A bit further east is Stratton Strawless's single most famous feature, the angel head. This is so perfect that it has appeared in many books as a fine example of 15th Century Norwich School glass. About ten years ago, it formed the centrepiece of an exhibition at the University of East Anglia, but it was felt too important to be returned to the church without a proper restoration of its setting. This took several years, but you see it today in all its glory. In front of it, and almost filling the little nave, is one of the county's largest chandeliers, said to be Russian in origin. Mortlock thought it was probably 17th or 18th century. Perhaps it arrived here from a Russian cathedral after the Revolution. Beyond, in the chancel, a lovely modern Blessed Virgin and child set in the clear glass beneath the Decorated tracery is the icing on the cake of this, one of the loveliest of all Norfolk church interiors.

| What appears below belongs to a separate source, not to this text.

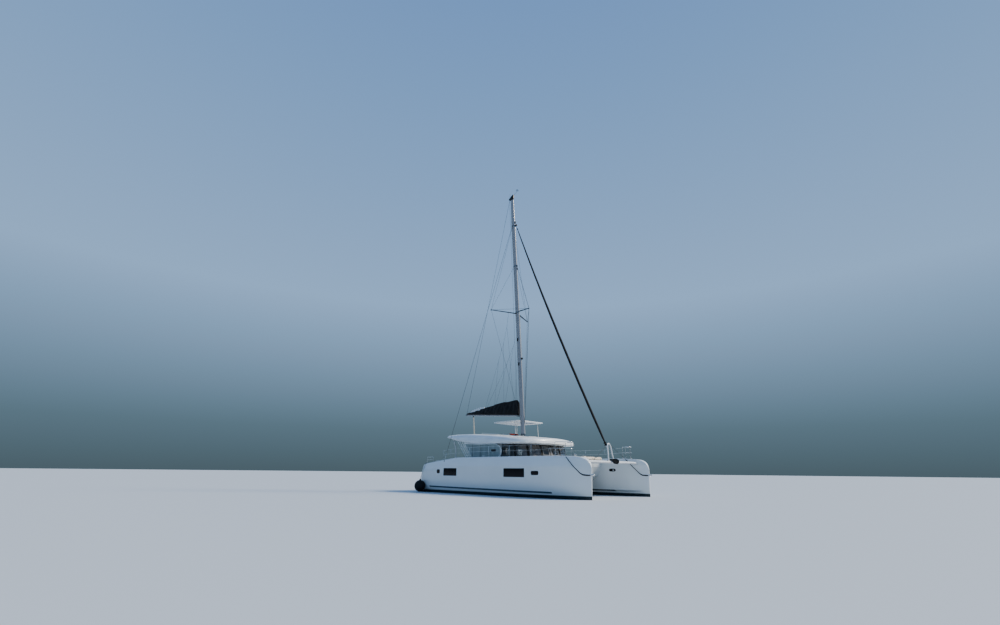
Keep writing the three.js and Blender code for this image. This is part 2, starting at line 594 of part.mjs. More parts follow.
const posts = HARDTOP_POSTS.map(({ x, y, lean }) => (
  highest(rod([x + lean, y, 3200], [x, y, HARDTOP.z + 10], 24, 10).subtract(raisedRoof))));
const hatchHole = box(HARDTOP_HATCH.x0, HARDTOP_HATCH.x1, HARDTOP_HATCH.y0, HARDTOP_HATCH.y1, 4300, 4600);
add('helm_hardtop', join([loft(hardtopRings, 2).subtract(hatchHole), ...posts]), 'gelcoat');

// Mast, raked aft, with gooseneck lug, spreaders and masthead crane
function mastAt(z) {
  return MAST_FOOT.clone().lerp(MAST_TOP, (z - MAST_FOOT.z) / (MAST_TOP.z - MAST_FOOT.z)).x;
}
function mastRing(z, scale = 1) {
  const ring = [];
  for (let i = 0; i < 14; i++) {
    const t = (Math.PI * 2 * i) / 14;
    ring.push([mastAt(z) + MAST_HALF.x * scale * Math.cos(t), MAST_HALF.y * scale * Math.sin(t), z]);
  }
  return ring;
}
const GOOSENECK_Z = 4675;
const mastRoof = ROOF_SECTIONS.find((row) => row.x === -600);
const mastFootZ = mastRoof.crown + 12;
let mast = loft([mastRing(mastFootZ), mastRing(HOUNDS_Z), mastRing(MAST_TOP.z, 0.8)], 2);
const lug = box(BOOM_PIVOT_X - 35, mastAt(GOOSENECK_Z) - 60, -30, 30, GOOSENECK_Z - 25, GOOSENECK_Z + 25)
  .subtract(rod([BOOM_PIVOT_X, 0, GOOSENECK_Z - 60], [BOOM_PIVOT_X, 0, GOOSENECK_Z + 60], 12.5, 12));
const crane = box(MAST_TOP.x - 260, MAST_TOP.x + 150, -35, 35, MAST_TOP.z - 60, MAST_TOP.z + 15);
const SPREADER = { z: 11650, reach: 1840, sweep: 730 };
const FORWARD_STRUT = { z: 11800, reach: 1070 };
const spreaderRoot = [mastAt(SPREADER.z), 0, SPREADER.z];
const strutRootX = mastAt(FORWARD_STRUT.z);
const spreaders = [
  rod(spreaderRoot, [spreaderRoot[0] - SPREADER.sweep, SPREADER.reach, SPREADER.z], 42, 8, 22),
  rod(spreaderRoot, [spreaderRoot[0] - SPREADER.sweep, -SPREADER.reach, SPREADER.z], 42, 8, 22),
  rod([strutRootX, 0, FORWARD_STRUT.z], [strutRootX + FORWARD_STRUT.reach, 0, FORWARD_STRUT.z], 34, 8, 20),
];
const step = rod([MAST_FOOT.x, 0, mastFootZ - 90], [MAST_FOOT.x, 0, mastFootZ + 8], 250, 16);
mast = join([mast, lug, crane, highest(step.subtract(raisedRoof)), ...spreaders]);
add('mast', mast, 'aluminium');
const post = rod([MAST_FOOT.x, 0, FLOOR_Z + GAP], [MAST_FOOT.x, 0, mastFootZ - 50], 60, 16)
  .subtract(roof.translate([0, 0, -GAP]));
add('mast_support_post', largest(post), 'aluminium');

// Boom with its fork and pin, and the furled sail in its bag
const BOOM = { half: 62, z0: 4629, z1: 5028, height: 100 };
const boomRings = [BOOM_PIVOT_X - 75, BOOM_END_X].map((x, i) => {
  const z = i ? BOOM.z1 : BOOM.z0;
  const { half, height } = BOOM;
  const corners = [[half * 0.6, 0], [half, 30], [half, height - 20], [half * 0.7, height]];
  const ring = [...corners, ...corners.map(([y, h]) => [-y, h]).reverse()];
  return ring.map(([y, h]) => [x, y, z + h]);
});
const fork = [GOOSENECK_Z + 31, GOOSENECK_Z - 51].map((z) => (
  box(BOOM_PIVOT_X - 90, BOOM_PIVOT_X + 25, -25, 25, z, z + 20)));
const pin = rod([BOOM_PIVOT_X, 0, GOOSENECK_Z - 60], [BOOM_PIVOT_X, 0, GOOSENECK_Z + 60], 11.7, 12);
add('boom', join([loft(boomRings), ...fork, pin]), 'aluminium');

// Sail bag sections: place along the boom, height above it, half widths at the foot and head
const BAG_SECTIONS = [
  { x: -930, rise: 820, foot: 115, head: 40 },
  { x: -1100, rise: 960, foot: 145, head: 50 },
  { x: -1950, rise: 850, foot: 165, head: 60 },
  { x: -2970, rise: 725, foot: 165, head: 60 },
  { x: -3850, rise: 530, foot: 160, head: 60 },
  { x: -4600, rise: 370, foot: 150, head: 55 },
  { x: -5610, rise: 160, foot: 120, head: 45 },
  { x: -6000, rise: 70, foot: 95, head: 35 },
];
const bagRings = BAG_SECTIONS.map(({ x, rise, foot, head }) => {
  const z = THREE.MathUtils.mapLinear(x, BOOM_PIVOT_X, BOOM_END_X, BOOM.z0, BOOM.z1) + BOOM.height + GAP;
  const right = [[foot * 0.7, 0], [foot, rise * 0.15], [foot * 0.85, rise * 0.5], [head, rise * 0.93]];
  const left = right.map(([y, h]) => [-y, h]).reverse();
  return [...right, [0, rise], ...left].map(([y, h]) => [x, y, z + h]);
});
add('sail_bag', loft(bagRings), 'canvas');

// Standing rigging: cap shrouds to the chainplates and the forestay with its furled jib
for (const { name, side } of SIDES) {
  const foot = [-3780, 3700 * side, 1800];
  const head = [mastAt(HOUNDS_Z) - 10, (MAST_HALF.y + 7) * side, HOUNDS_Z];
  const plateBox = box(foot[0] - 40, foot[0] + 40, ...mirrored(3660, 3740, side), 1730, 1850);
  const shroud = rod(foot, head, 6, 6).add(plateBox).subtract(hulls[name].translate([0, 0.5 * side, GAP]));
  add(`cap_shroud_${name}`, largest(shroud), 'steel');
}
const FORESTAY = { footX: 5470, footZ: 2610, headZ: 18900, sag: 180 };
// The furled sail's radius at shares of the way up its stay
const FURL = [
  [0, 22], [0.03, 60], [0.12, 74], [0.4, 78], [0.7, 62],
  [0.93, 34], [0.958, 26], [0.97, 14], [1, 14],
];
const stayHeadX = mastAt(FORESTAY.headZ) + MAST_HALF.x + FURL.at(-1)[1] + GAP;
const stayRings = FURL.map(([t, radius]) => {
  const x = THREE.MathUtils.lerp(FORESTAY.footX, stayHeadX, t) - FORESTAY.sag * 4 * t * (1 - t);
  const z = THREE.MathUtils.lerp(FORESTAY.footZ, FORESTAY.headZ, t);
  const ring = [];
  for (let i = 0; i < 10; i++) {
    const a = (Math.PI * 2 * i) / 10;
    ring.push([x + radius * Math.cos(a), radius * Math.sin(a), z]);
  }
  return ring;
});
add('forestay_jib', loft(stayRings, 2), 'canvas');

// Forward crossbeam with its striker, longeron, nets and ground tackle
const beamEnd = alongHull(CROSSBEAM.x - 195, 'innerY') - GAP;
const APEX_RADIUS = 36;
const apex = [FORESTAY.footX, 0, FORESTAY.footZ - APEX_RADIUS - GAP];
const beamPoint = (y) => [CROSSBEAM.x, y, CROSSBEAM.z];
const beam = rod(beamPoint(-beamEnd), beamPoint(beamEnd), CROSSBEAM.radius, 14);
const arch = [[5710, 240, 1810], [5625, 150, 2600], [5605, 85, 2705], [5600, 0, 2735]];
const archPath = [...arch, ...arch.slice(0, -1).reverse().map(([x, y, z]) => [x, -y, z])];
const ARCH_RADIUS = 34;
const stayLug = rod([5600, 0, 2712], [FORESTAY.footX, 0, apex[2] - 14], 14);
const strikerPieces = [beam, rail(archPath, ARCH_RADIUS), stayLug, ball(apex, APEX_RADIUS, 8)];
for (const side of [1, -1]) {
  strikerPieces.push(rod([CROSSBEAM.x, 1650 * side, 1810], [5610, 110 * side, 2680], 9, 6));
  const flange = box(CROSSBEAM.x - 110, CROSSBEAM.x + 110, ...mirrored(beamEnd - 14, beamEnd, side),
    CROSSBEAM.z - 110, CROSSBEAM.z + 110);
  strikerPieces.push(flange);
}
const LONGERON = { half: 75, z0: 1720, z1: 1810 };
const longeron = box(FOREDECK_X + GAP, CROSSBEAM.x, -LONGERON.half, LONGERON.half, LONGERON.z0, LONGERON.z1);
strikerPieces.push(longeron);
add('crossbeam', join(strikerPieces), 'aluminium');
for (const { name, side } of SIDES) {
  const outer = [3700, 4300, 5100, 5560].map((x) => [x, (alongHull(x, 'innerY') - 45) * side]);
  const net = [[FOREDECK_X + GAP, 90 * side], [FOREDECK_X + GAP, 2100 * side], ...outer,
    [5560, 90 * side]];
  add(`trampoline_${name}`, plate(net, 1826, 1836), 'canvas');
}
const windlass = join([
  box(3200, 3500, -110, 110, DECK_Z + GAP, DECK_Z + 110),
  rod([3330, -105, DECK_Z + 150], [3330, 150, DECK_Z + 150], 85, 12),
]);
add('windlass', windlass, 'steel');

// Bow rollers for the mooring bridle, one on each stem
for (const { name, side } of SIDES) {
  const y = 2790 * side;
  const eye = rod([6330, y, 1130], [6450, y, 1130], 22, 8).add(ball([6470, y, 1130], 34, 10))
    .subtract(hulls[name].translate([GAP, 0, 0]));
  add(`bow_eye_${name}`, eye.decompose().at(-1), 'steel');
}

// Rails: pulpits at the bows, stanchions with their wires, stern rails
const PULPIT_PATH = [[4500, 3230], [5060, 3100], [5300, 2950], [5300, 2750], [5060, 2620]];
const STANCHIONS = [-4000, -3320, -1600, 0, 1600, 3100];
const PULPIT_SEAT = [[5060, 2720], [5060, 3020], [5290, 2940], [5290, 2760]];
const PULPIT_SEAT_Z = 2645;
const STERN_RAIL = { path: [[-5060, 3560], [-5700, 3560]], top: 2090, middle: 1930 };
const TUBE = 13;
for (const { name, side } of SIDES) {
  const raised = hulls[name].translate([0, 0, GAP]);
  const at = ([x, y], up) => [x, y * side, alongHull(x, 'deck') + up];
  const pulpit = [
    rail(PULPIT_PATH.map((p) => at(p, PULPIT_HEIGHT)), TUBE),
    rail(PULPIT_PATH.map((p) => at(p, PULPIT_HEIGHT * 0.52)), TUBE * 0.7),
    ...[0, 1, 3, 4].map((i) => rod(at(PULPIT_PATH[i], -40), at(PULPIT_PATH[i], PULPIT_HEIGHT), TUBE)),
    ...[0, 4].map((i) => ball(at(PULPIT_PATH[i], PULPIT_HEIGHT), TUBE * BEND_SWELL)),
    plate(PULPIT_SEAT.map(([x, y]) => [x, y * side]), PULPIT_SEAT_Z, PULPIT_SEAT_Z + 22),
    rod([5070, 3000 * side, PULPIT_SEAT_Z + 11], at(PULPIT_PATH[1], PULPIT_HEIGHT), TUBE * 0.7),
    rod([5285, 2830 * side, PULPIT_SEAT_Z + 11],
      [5300, 2830 * side, at(PULPIT_PATH[3], PULPIT_HEIGHT)[2]], TUBE * 0.7),
  ];
  add(`pulpit_${name}`, largest(join(pulpit).subtract(raised)), 'steel');

  const wires = [0.52, 0.97].map((share) => (
    rail([...STANCHIONS].map((x) => at([x, alongHull(x, 'deckY') - 60], RAIL_HEIGHT * share)), 5, 6)));
  const posts = STANCHIONS.map((x) => {
    const p = [x, alongHull(x, 'deckY') - 60];
    return rod(at(p, -40), at(p, RAIL_HEIGHT), TUBE);
  });
  add(`lifelines_${name}`, largest(join([...wires, ...posts]).subtract(raised)), 'steel');

  const { path, top, middle } = STERN_RAIL;
  const level = (z) => path.map(([x, y]) => [x, y * side, z]);
  const stern = [
    rail(level(top), TUBE),
    rail(level(middle), TUBE * 0.7),
    ...path.map((p) => rod(at(p, -40), [p[0], p[1] * side, top], TUBE)),
    ...level(top).map((p) => ball(p, TUBE * BEND_SWELL)),
  ];
  add(`stern_rail_${name}`, largest(join(stern).subtract(raised)), 'steel');
}

// Cockpit and saloon furniture, heights above the floor
const SEAT = 440;
const TABLE = { low: 690, high: 725 };
const COUNTER = 910;
const onFloor = FLOOR_Z + GAP;
const aftBench = slab([[-5240, onFloor], [-4640, onFloor], [-4640, FLOOR_Z + SEAT], [-5100, FLOOR_Z + SEAT],
  [-5130, FLOOR_Z + 850], [-5240, FLOOR_Z + 850]], -1650, 1650);
add('cockpit_bench', aftBench, 'gelcoat');
add('cockpit_lounge', box(-4400, -2700, -2140, -1500, onFloor, FLOOR_Z + SEAT), 'gelcoat');
function table(x0, x1, y0, y1) {
  const middle = [(x0 + x1) / 2, (y0 + y1) / 2];
  const leg = rod([...middle, onFloor], [...middle, FLOOR_Z + TABLE.low + 10], 55, 12);
  return box(x0, x1, y0, y1, FLOOR_Z + TABLE.low, FLOOR_Z + TABLE.high).add(leg);
}
add('cockpit_table', table(-4450, -3600, -1250, -350), 'wood');
add('saloon_sofa', join([
  box(0, 1600, -2100, -1500, onFloor, FLOOR_Z + SEAT),
  box(1000, 1600, -2100, -300, onFloor, FLOOR_Z + SEAT),
]), 'vinyl');
add('saloon_table', table(100, 900, -1400, -500), 'wood');
add('galley_unit', box(-1900, -100, 1450, 2100, onFloor, FLOOR_Z + COUNTER), 'wood');

// Ball fender at the starboard quarter, flattened where it leans on the topside
const FENDER = { x: -5750, y: -3990, z: 360, radius: 340 };
const fender = ball([FENDER.x, FENDER.y, FENDER.z], FENDER.radius, 18)
  .subtract(hulls.starboard.translate([0, -GAP, 0]));
add('ball_fender', largest(fender), 'rubber');

export default catamaran;
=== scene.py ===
"""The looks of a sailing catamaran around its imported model. Metres, +X forward, +Y to port, +Z up."""
import math

import bmesh
import bpy
import numpy as np
from mathutils import Matrix, Vector


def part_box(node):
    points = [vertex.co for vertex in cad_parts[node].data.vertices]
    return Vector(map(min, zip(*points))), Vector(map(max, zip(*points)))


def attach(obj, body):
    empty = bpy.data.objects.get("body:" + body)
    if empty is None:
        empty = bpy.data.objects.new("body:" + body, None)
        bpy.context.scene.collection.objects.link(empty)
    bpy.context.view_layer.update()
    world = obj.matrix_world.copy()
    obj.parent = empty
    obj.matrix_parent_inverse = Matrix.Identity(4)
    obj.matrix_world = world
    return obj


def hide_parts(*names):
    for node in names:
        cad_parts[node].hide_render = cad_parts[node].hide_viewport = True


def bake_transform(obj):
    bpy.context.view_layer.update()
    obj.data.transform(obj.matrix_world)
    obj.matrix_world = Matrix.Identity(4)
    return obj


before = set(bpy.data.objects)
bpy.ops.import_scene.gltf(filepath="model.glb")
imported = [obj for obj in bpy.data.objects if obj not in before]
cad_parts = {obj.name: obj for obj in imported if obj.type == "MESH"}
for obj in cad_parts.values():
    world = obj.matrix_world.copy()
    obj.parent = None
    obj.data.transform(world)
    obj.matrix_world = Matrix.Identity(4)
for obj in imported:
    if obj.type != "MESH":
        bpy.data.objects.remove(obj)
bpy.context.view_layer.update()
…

If Stratton Strawless were merely lovely, then that, of course, would be enough. That it is also of outstanding artistic and historical importance is a bonus. But there is even more to it than that, for this is certainly one of the most welcoming of all churches. I have already told you that we found both the north and south doors wedged open. In this, the tercentenary year of the birth of Robert Marsham, you might think this was simply because of the exhibition detailing his life, which had been set up in the nave. But this is always a church which is keen to welcome visitors.